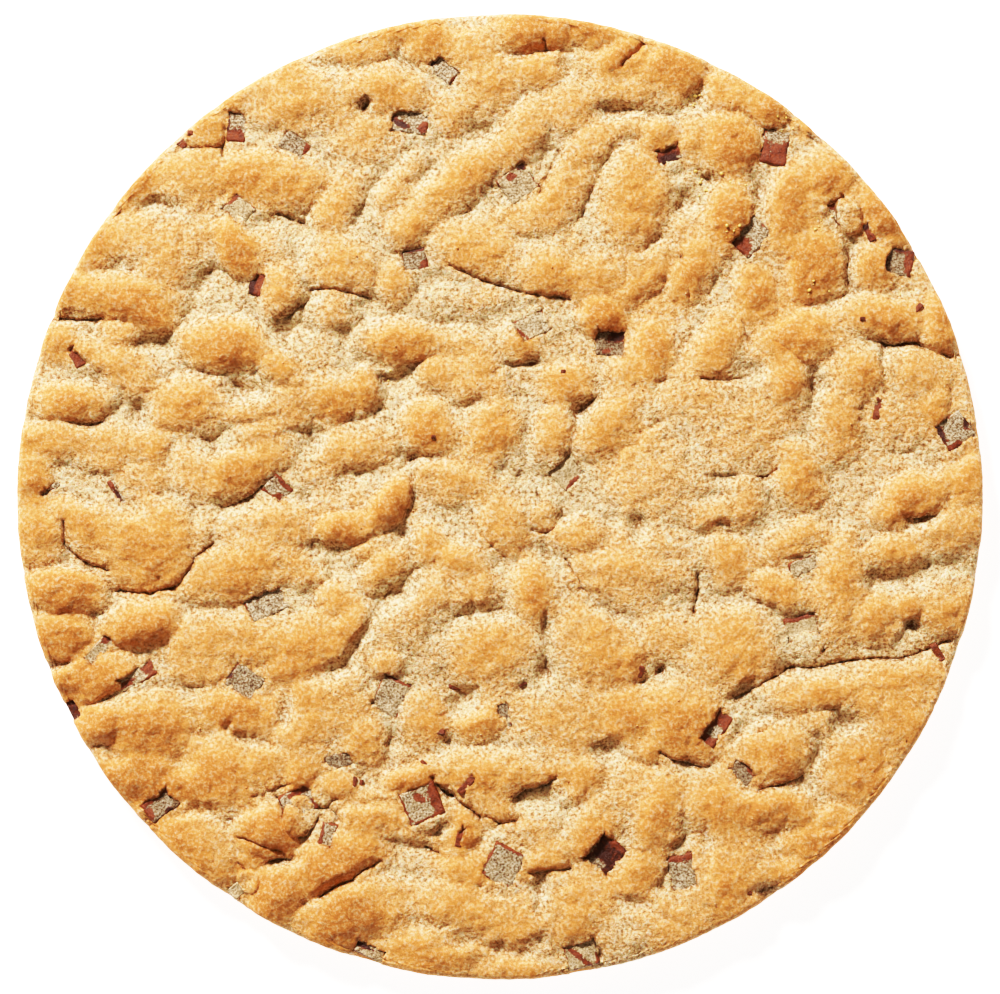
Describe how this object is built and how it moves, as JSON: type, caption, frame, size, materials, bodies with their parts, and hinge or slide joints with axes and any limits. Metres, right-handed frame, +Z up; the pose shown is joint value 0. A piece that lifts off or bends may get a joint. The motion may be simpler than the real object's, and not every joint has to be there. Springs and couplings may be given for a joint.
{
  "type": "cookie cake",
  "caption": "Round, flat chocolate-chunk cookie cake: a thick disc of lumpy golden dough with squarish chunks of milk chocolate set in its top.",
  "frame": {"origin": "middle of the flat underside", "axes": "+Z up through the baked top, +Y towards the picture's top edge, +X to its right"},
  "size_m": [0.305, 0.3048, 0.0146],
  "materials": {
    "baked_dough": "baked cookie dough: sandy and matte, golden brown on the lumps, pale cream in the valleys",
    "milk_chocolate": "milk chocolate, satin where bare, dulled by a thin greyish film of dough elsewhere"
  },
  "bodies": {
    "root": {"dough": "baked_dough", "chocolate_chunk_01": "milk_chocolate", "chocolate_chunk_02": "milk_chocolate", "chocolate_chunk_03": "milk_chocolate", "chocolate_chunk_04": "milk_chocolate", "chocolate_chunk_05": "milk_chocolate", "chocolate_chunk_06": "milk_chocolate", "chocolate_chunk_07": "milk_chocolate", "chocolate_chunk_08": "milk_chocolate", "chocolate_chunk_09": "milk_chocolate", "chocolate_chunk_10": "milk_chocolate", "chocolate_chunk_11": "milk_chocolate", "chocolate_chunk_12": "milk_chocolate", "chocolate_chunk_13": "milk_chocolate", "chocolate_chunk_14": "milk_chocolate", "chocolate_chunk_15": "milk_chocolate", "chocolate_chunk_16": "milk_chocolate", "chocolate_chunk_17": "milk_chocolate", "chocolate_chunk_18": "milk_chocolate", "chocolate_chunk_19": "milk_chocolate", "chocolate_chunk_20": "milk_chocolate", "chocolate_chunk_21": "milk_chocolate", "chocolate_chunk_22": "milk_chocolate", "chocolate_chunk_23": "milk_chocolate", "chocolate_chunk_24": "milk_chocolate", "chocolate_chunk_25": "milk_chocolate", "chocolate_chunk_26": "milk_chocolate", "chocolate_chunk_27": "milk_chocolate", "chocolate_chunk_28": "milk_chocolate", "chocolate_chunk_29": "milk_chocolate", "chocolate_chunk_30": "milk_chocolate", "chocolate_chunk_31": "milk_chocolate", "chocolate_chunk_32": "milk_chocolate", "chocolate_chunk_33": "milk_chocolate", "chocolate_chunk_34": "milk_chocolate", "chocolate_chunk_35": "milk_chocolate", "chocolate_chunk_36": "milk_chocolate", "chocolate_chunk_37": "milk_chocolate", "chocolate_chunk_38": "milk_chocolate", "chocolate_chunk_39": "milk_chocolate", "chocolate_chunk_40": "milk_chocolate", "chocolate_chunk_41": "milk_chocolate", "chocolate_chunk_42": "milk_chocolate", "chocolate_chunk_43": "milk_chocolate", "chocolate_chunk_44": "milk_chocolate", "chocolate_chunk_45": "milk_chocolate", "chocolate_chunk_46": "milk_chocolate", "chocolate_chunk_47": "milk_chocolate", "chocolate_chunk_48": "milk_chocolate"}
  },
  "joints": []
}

--

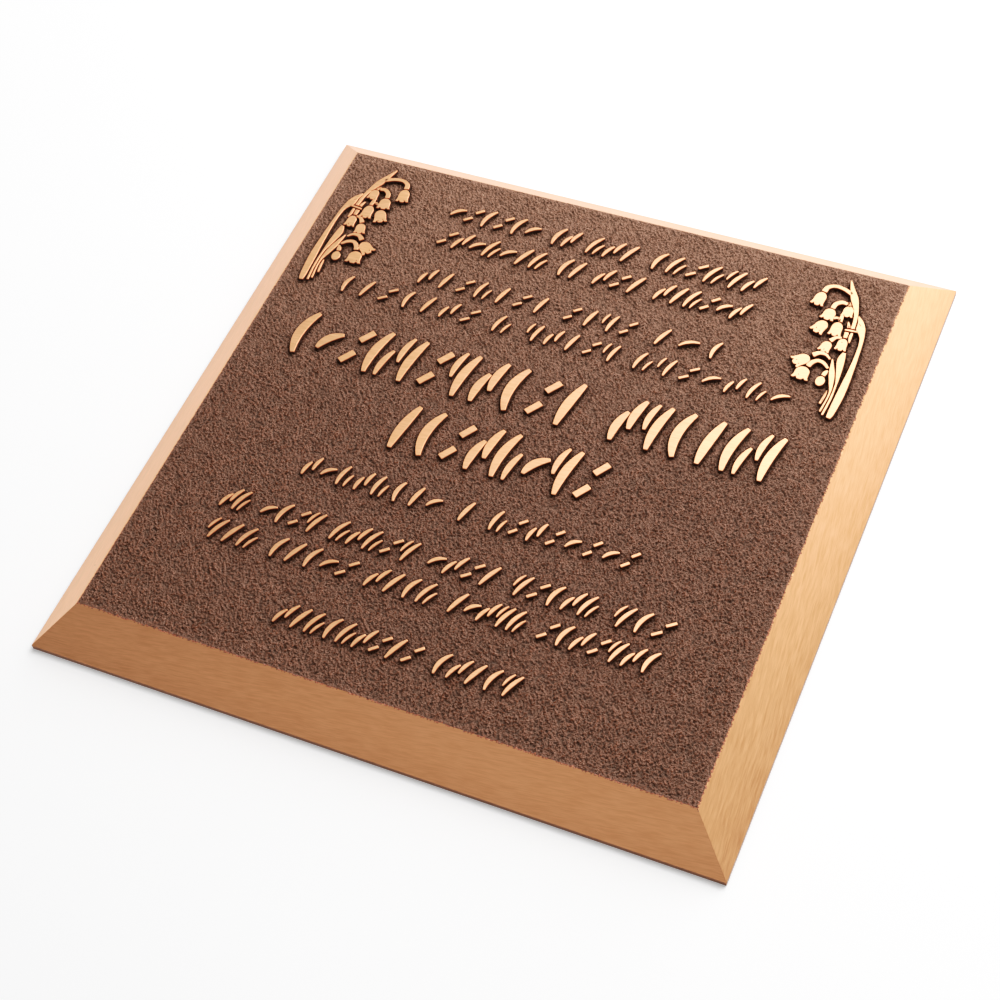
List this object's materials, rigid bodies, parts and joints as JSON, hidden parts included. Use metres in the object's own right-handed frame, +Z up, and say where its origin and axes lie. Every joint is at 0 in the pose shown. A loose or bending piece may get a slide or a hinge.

--

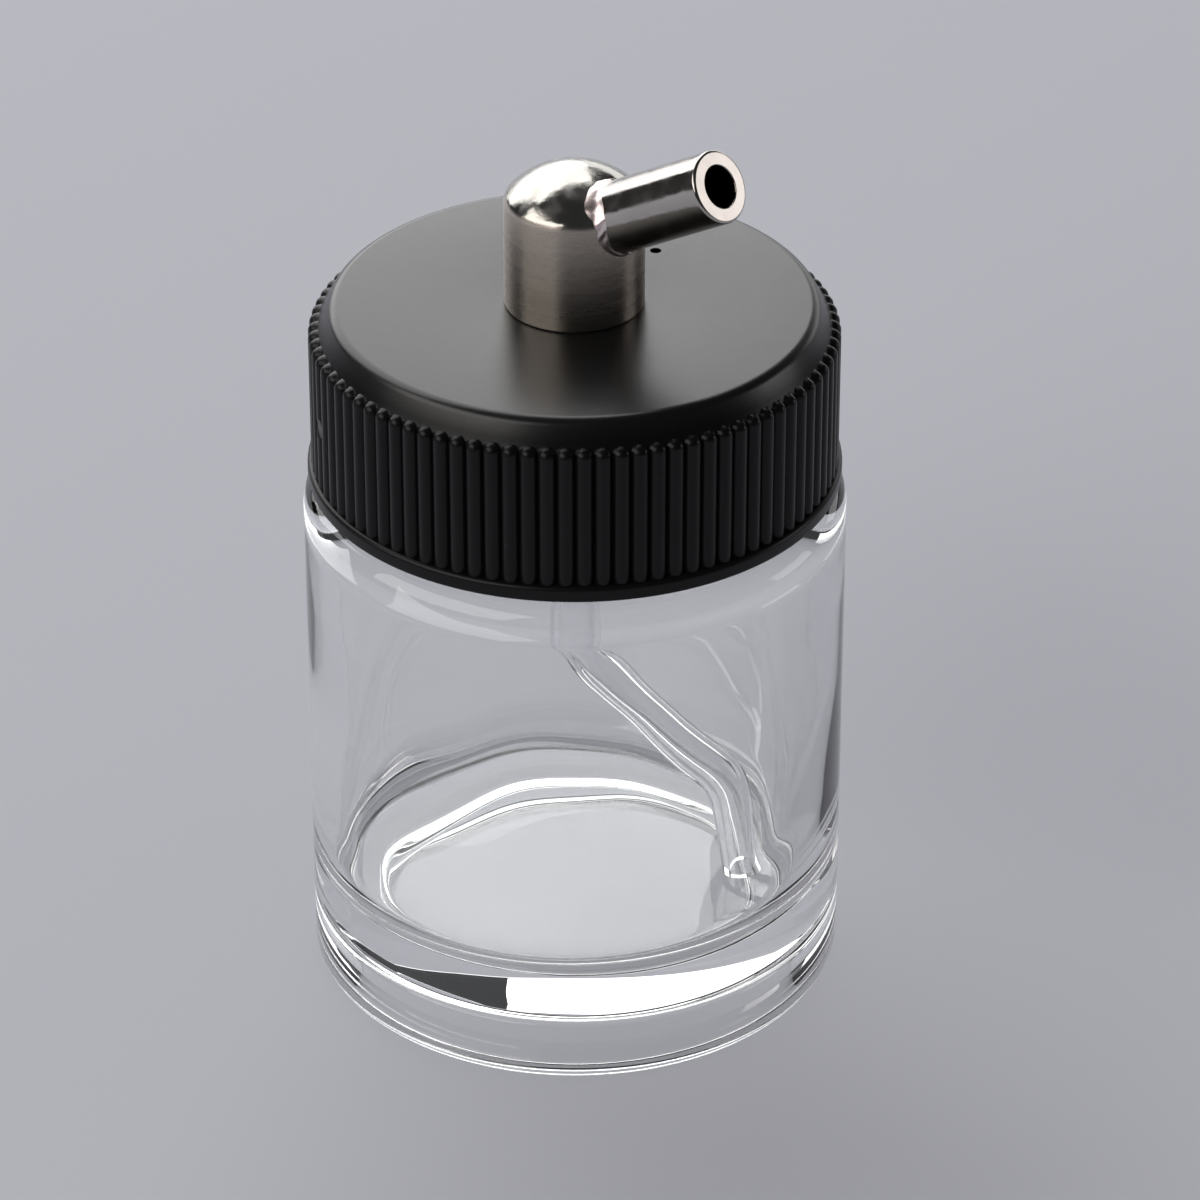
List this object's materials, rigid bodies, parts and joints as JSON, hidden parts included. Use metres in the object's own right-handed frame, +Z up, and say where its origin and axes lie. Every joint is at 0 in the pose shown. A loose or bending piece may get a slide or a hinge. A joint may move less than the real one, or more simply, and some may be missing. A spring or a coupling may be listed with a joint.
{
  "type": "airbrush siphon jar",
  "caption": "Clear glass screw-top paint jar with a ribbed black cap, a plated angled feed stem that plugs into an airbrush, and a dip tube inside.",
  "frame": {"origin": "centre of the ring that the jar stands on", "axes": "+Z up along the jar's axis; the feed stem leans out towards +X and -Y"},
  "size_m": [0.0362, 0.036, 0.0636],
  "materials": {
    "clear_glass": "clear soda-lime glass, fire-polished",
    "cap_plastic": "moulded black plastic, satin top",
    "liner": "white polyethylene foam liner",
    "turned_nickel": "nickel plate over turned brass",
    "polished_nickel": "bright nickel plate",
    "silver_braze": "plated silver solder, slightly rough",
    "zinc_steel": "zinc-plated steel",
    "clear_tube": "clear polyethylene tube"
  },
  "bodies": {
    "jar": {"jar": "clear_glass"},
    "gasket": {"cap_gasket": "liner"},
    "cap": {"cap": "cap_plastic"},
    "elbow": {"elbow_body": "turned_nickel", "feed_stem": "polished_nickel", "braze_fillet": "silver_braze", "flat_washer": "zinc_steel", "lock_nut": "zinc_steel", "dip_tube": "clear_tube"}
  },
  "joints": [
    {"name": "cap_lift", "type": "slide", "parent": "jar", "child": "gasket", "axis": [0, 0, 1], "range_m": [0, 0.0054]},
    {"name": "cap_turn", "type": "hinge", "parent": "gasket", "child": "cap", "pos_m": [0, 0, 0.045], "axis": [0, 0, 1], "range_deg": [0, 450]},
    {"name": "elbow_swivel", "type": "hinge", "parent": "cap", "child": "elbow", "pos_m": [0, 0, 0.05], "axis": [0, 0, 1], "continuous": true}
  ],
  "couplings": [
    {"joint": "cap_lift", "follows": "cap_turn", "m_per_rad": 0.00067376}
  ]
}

--

- EXERCISE DESCRIPTION
In the records above, locate every line with the string "type" and copy it.

- THE RESPONSE
Describe how this object is built and how it moves, as JSON: type, caption, frame, size, materials, bodies with their parts, and hinge or slide joints with axes and any limits. Metres, right-handed frame, +Z up; the pose shown is joint value 0. A piece that lifts off or bends may get a joint. The motion may be simpler than the real object's, and not every joint has to be there. Springs and couplings may be given for a joint.
  "type": "cookie cake",
  "type": "airbrush siphon jar",
    {"name": "cap_lift", "type": "slide", "parent": "jar", "child": "gasket", "axis": [0, 0, 1], "range_m": [0, 0.0054]},
    {"name": "cap_turn", "type": "hinge", "parent": "gasket", "child": "cap", "pos_m": [0, 0, 0.045], "axis": [0, 0, 1], "range_deg": [0, 450]},
    {"name": "elbow_swivel", "type": "hinge", "parent": "cap", "child": "elbow", "pos_m": [0, 0, 0.05], "axis": [0, 0, 1], "continuous": true}